Directions for this task = Transcribe each line exactly.

Data excerpt =
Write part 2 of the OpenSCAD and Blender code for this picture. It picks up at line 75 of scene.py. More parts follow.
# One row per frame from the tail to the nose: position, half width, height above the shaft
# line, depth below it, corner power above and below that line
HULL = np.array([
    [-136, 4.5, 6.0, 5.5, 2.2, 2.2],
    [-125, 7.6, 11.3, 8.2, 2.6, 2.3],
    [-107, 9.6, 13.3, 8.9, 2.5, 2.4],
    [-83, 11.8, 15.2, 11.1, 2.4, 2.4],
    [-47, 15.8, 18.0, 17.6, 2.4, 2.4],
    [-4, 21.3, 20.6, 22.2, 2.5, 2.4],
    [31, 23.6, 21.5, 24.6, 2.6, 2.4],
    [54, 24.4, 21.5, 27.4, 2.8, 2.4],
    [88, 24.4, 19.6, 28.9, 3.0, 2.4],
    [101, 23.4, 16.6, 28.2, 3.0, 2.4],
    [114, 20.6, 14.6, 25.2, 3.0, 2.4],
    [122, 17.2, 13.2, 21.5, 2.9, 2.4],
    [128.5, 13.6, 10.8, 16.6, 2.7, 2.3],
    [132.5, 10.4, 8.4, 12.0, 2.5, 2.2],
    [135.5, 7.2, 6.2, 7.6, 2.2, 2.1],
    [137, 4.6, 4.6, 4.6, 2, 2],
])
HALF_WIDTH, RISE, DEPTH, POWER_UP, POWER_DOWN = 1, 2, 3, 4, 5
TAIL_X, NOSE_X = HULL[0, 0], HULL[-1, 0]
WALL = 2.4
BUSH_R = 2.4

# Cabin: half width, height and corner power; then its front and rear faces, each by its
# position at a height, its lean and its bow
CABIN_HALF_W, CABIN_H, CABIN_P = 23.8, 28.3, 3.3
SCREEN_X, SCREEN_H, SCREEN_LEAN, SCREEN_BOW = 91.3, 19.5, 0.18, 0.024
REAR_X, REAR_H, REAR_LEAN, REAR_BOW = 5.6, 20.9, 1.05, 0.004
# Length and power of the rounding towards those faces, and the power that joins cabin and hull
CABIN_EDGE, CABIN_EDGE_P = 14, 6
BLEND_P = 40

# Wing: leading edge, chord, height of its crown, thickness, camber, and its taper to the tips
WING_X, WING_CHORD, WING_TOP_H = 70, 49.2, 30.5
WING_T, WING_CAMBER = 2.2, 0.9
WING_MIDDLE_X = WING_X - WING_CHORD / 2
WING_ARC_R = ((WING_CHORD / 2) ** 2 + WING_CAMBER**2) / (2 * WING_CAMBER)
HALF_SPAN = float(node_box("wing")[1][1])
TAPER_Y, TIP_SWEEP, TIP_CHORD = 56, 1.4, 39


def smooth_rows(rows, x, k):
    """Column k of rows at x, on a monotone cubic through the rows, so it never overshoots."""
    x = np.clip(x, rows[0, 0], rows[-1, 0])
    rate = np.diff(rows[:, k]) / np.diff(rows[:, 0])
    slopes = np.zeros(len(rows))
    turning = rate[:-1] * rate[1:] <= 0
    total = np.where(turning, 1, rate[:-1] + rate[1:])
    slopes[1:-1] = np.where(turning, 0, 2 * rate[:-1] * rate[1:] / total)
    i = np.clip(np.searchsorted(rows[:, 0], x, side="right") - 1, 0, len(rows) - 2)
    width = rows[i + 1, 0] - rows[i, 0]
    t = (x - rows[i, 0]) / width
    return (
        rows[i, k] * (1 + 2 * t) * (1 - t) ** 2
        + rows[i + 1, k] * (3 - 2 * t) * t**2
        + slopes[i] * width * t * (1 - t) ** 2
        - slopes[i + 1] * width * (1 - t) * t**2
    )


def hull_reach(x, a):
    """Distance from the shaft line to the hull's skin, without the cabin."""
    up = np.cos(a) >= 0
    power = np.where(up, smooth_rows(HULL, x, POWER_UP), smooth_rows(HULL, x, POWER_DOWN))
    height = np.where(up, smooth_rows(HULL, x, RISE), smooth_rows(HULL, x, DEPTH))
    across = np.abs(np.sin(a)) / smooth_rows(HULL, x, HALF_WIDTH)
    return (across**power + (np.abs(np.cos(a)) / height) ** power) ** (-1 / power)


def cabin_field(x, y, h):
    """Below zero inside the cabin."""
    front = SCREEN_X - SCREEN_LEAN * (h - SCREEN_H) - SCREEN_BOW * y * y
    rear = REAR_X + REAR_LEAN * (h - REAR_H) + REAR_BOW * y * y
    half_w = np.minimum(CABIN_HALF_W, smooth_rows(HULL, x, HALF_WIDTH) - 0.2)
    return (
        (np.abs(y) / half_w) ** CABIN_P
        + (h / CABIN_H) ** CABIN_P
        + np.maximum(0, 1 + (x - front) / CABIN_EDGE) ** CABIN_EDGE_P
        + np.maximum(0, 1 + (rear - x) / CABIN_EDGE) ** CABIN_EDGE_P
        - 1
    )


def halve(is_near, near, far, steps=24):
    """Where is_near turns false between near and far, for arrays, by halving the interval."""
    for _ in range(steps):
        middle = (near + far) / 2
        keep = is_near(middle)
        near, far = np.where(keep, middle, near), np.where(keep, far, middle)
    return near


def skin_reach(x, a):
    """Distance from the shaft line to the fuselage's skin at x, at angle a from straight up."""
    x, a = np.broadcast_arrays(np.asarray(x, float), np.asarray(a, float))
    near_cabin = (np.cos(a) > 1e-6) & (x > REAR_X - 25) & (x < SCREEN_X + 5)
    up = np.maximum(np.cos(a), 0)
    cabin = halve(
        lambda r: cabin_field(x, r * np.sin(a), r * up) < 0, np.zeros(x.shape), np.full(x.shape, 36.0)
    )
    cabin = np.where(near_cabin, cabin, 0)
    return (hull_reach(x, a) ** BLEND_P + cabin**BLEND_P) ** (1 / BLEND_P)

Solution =
Write part 2 of the OpenSCAD and Blender code for this picture. It picks up at line 75 of scene.py. More parts follow.
# One row per frame from the tail to the nose: position, half width, height above the shaft
# line, depth below it, corner power above and below that line
HULL = np.array([
    [-136, 4.5, 6.0, 5.5, 2.2, 2.2],
    [-125, 7.6, 11.3, 8.2, 2.6, 2.3],
    [-107, 9.6, 13.3, 8.9, 2.5, 2.4],
    [-83, 11.8, 15.2, 11.1, 2.4, 2.4],
    [-47, 15.8, 18.0, 17.6, 2.4, 2.4],
    [-4, 21.3, 20.6, 22.2, 2.5, 2.4],
    [31, 23.6, 21.5, 24.6, 2.6, 2.4],
    [54, 24.4, 21.5, 27.4, 2.8, 2.4],
    [88, 24.4, 19.6, 28.9, 3.0, 2.4],
    [101, 23.4, 16.6, 28.2, 3.0, 2.4],
    [114, 20.6, 14.6, 25.2, 3.0, 2.4],
    [122, 17.2, 13.2, 21.5, 2.9, 2.4],
    [128.5, 13.6, 10.8, 16.6, 2.7, 2.3],
    [132.5, 10.4, 8.4, 12.0, 2.5, 2.2],
    [135.5, 7.2, 6.2, 7.6, 2.2, 2.1],
    [137, 4.6, 4.6, 4.6, 2, 2],
])
HALF_WIDTH, RISE, DEPTH, POWER_UP, POWER_DOWN = 1, 2, 3, 4, 5
TAIL_X, NOSE_X = HULL[0, 0], HULL[-1, 0]
WALL = 2.4
BUSH_R = 2.4

# Cabin: half width, height and corner power; then its front and rear faces, each by its
# position at a height, its lean and its bow
CABIN_HALF_W, CABIN_H, CABIN_P = 23.8, 28.3, 3.3
SCREEN_X, SCREEN_H, SCREEN_LEAN, SCREEN_BOW = 91.3, 19.5, 0.18, 0.024
REAR_X, REAR_H, REAR_LEAN, REAR_BOW = 5.6, 20.9, 1.05, 0.004
# Length and power of the rounding towards those faces, and the power that joins cabin and hull
CABIN_EDGE, CABIN_EDGE_P = 14, 6
BLEND_P = 40

# Wing: leading edge, chord, height of its crown, thickness, camber, and its taper to the tips
WING_X, WING_CHORD, WING_TOP_H = 70, 49.2, 30.5
WING_T, WING_CAMBER = 2.2, 0.9
WING_MIDDLE_X = WING_X - WING_CHORD / 2
WING_ARC_R = ((WING_CHORD / 2) ** 2 + WING_CAMBER**2) / (2 * WING_CAMBER)
HALF_SPAN = float(node_box("wing")[1][1])
TAPER_Y, TIP_SWEEP, TIP_CHORD = 56, 1.4, 39


def smooth_rows(rows, x, k):
    """Column k of rows at x, on a monotone cubic through the rows, so it never overshoots."""
    x = np.clip(x, rows[0, 0], rows[-1, 0])
    rate = np.diff(rows[:, k]) / np.diff(rows[:, 0])
    slopes = np.zeros(len(rows))
    turning = rate[:-1] * rate[1:] <= 0
    total = np.where(turning, 1, rate[:-1] + rate[1:])
    slopes[1:-1] = np.where(turning, 0, 2 * rate[:-1] * rate[1:] / total)
    i = np.clip(np.searchsorted(rows[:, 0], x, side="right") - 1, 0, len(rows) - 2)
    width = rows[i + 1, 0] - rows[i, 0]
    t = (x - rows[i, 0]) / width
    return (
        rows[i, k] * (1 + 2 * t) * (1 - t) ** 2
        + rows[i + 1, k] * (3 - 2 * t) * t**2
        + slopes[i] * width * t * (1 - t) ** 2
        - slopes[i + 1] * width * (1 - t) * t**2
    )


def hull_reach(x, a):
    """Distance from the shaft line to the hull's skin, without the cabin."""
    up = np.cos(a) >= 0
    power = np.where(up, smooth_rows(HULL, x, POWER_UP), smooth_rows(HULL, x, POWER_DOWN))
    height = np.where(up, smooth_rows(HULL, x, RISE), smooth_rows(HULL, x, DEPTH))
    across = np.abs(np.sin(a)) / smooth_rows(HULL, x, HALF_WIDTH)
    return (across**power + (np.abs(np.cos(a)) / height) ** power) ** (-1 / power)


def cabin_field(x, y, h):
    """Below zero inside the cabin."""
    front = SCREEN_X - SCREEN_LEAN * (h - SCREEN_H) - SCREEN_BOW * y * y
    rear = REAR_X + REAR_LEAN * (h - REAR_H) + REAR_BOW * y * y
    half_w = np.minimum(CABIN_HALF_W, smooth_rows(HULL, x, HALF_WIDTH) - 0.2)
    return (
        (np.abs(y) / half_w) ** CABIN_P
        + (h / CABIN_H) ** CABIN_P
        + np.maximum(0, 1 + (x - front) / CABIN_EDGE) ** CABIN_EDGE_P
        + np.maximum(0, 1 + (rear - x) / CABIN_EDGE) ** CABIN_EDGE_P
        - 1
    )


def halve(is_near, near, far, steps=24):
    """Where is_near turns false between near and far, for arrays, by halving the interval."""
    for _ in range(steps):
        middle = (near + far) / 2
        keep = is_near(middle)
        near, far = np.where(keep, middle, near), np.where(keep, far, middle)
    return near


def skin_reach(x, a):
    """Distance from the shaft line to the fuselage's skin at x, at angle a from straight up."""
    x, a = np.broadcast_arrays(np.asarray(x, float), np.asarray(a, float))
    near_cabin = (np.cos(a) > 1e-6) & (x > REAR_X - 25) & (x < SCREEN_X + 5)
    up = np.maximum(np.cos(a), 0)
    cabin = halve(
        lambda r: cabin_field(x, r * np.sin(a), r * up) < 0, np.zeros(x.shape), np.full(x.shape, 36.0)
    )
    cabin = np.where(near_cabin, cabin, 0)
    return (hull_reach(x, a) ** BLEND_P + cabin**BLEND_P) ** (1 / BLEND_P)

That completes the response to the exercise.